The most mature organizations treat exceptions as signals for orchestration. Instead of asking whether a warehouse management system can generate alerts, they ask whether the enterprise can detect anomalies early, correlate them with upstream and downstream dependencies, trigger the right workflows automatically and preserve a complete audit trail. This is where AI-assisted automation creates value: not by replacing supervisors, but by reducing triage effort, improving prioritization and accelerating coordinated response across operations, customer service, procurement, transportation and finance.
Reference Architecture for AI-Assisted Warehouse Exception Automation
An enterprise-grade architecture typically starts with an event ingestion layer that captures signals from warehouse management systems, ERP platforms, transportation management systems, IoT devices, handheld scanners, quality systems and partner portals. Middleware normalizes these events and enriches them with order, inventory, customer and carrier context. A workflow orchestration layer then applies business rules, SLA policies and escalation logic. AI models or AI agents support classification, summarization, next-best-action recommendations and workload prioritization. Finally, monitoring and observability services provide operational intelligence for both technical and business stakeholders.

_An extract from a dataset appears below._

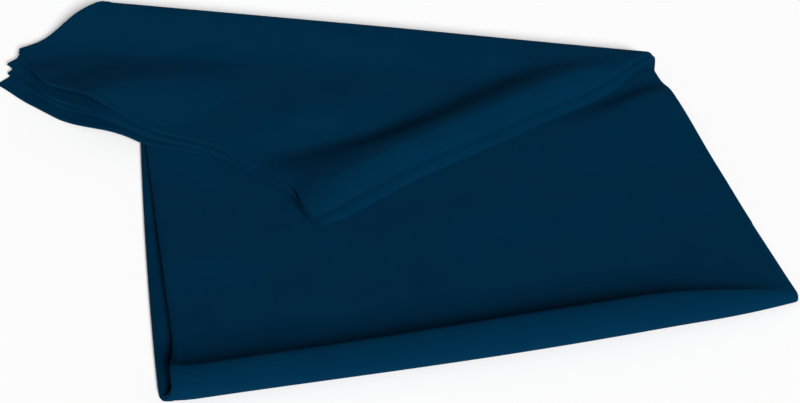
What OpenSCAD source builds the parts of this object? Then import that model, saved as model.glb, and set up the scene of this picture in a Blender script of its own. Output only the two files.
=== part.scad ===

| Architecture Layer | Primary Role | Enterprise Considerations |
|---|---|---|
| Event sources | Generate operational signals from WMS, ERP, TMS, scanners, IoT and partner systems | Data quality, timestamp consistency, source ownership, exception taxonomy |
| API and middleware layer | Normalize payloads, orchestrate integrations, expose REST APIs and process Webhooks | Versioning, rate limits, retries, schema governance, partner interoperability |
| Workflow orchestration engine | Route incidents, enforce SLAs, trigger tasks and coordinate human approvals | Role-based access, auditability, escalation logic, multi-site process standardization |
| AI assistance layer | Classify exceptions, recommend actions, summarize incidents and support AI agents | Model governance, confidence thresholds, human-in-the-loop controls, explainability |
| Observability and analytics | Track latency, failures, queue depth, exception trends and business outcomes | Unified dashboards, alert fatigue reduction, root-cause analysis, executive reporting |
Workflow Orchestration Design for Realistic Warehouse Scenarios
The most effective warehouse exception programs are built around repeatable orchestration patterns. Consider a short-pick event during wave fulfillment. A scanner transaction or WMS event triggers a Webhook into the automation platform. Middleware enriches the event with order priority, customer tier, shipment cutoff and available substitute inventory. The workflow engine determines whether the issue can be resolved through alternate location replenishment, order split, substitution approval or customer communication. An AI agent can summarize the issue for the supervisor, propose the most likely resolution path and draft a customer service update if the shipment will be delayed.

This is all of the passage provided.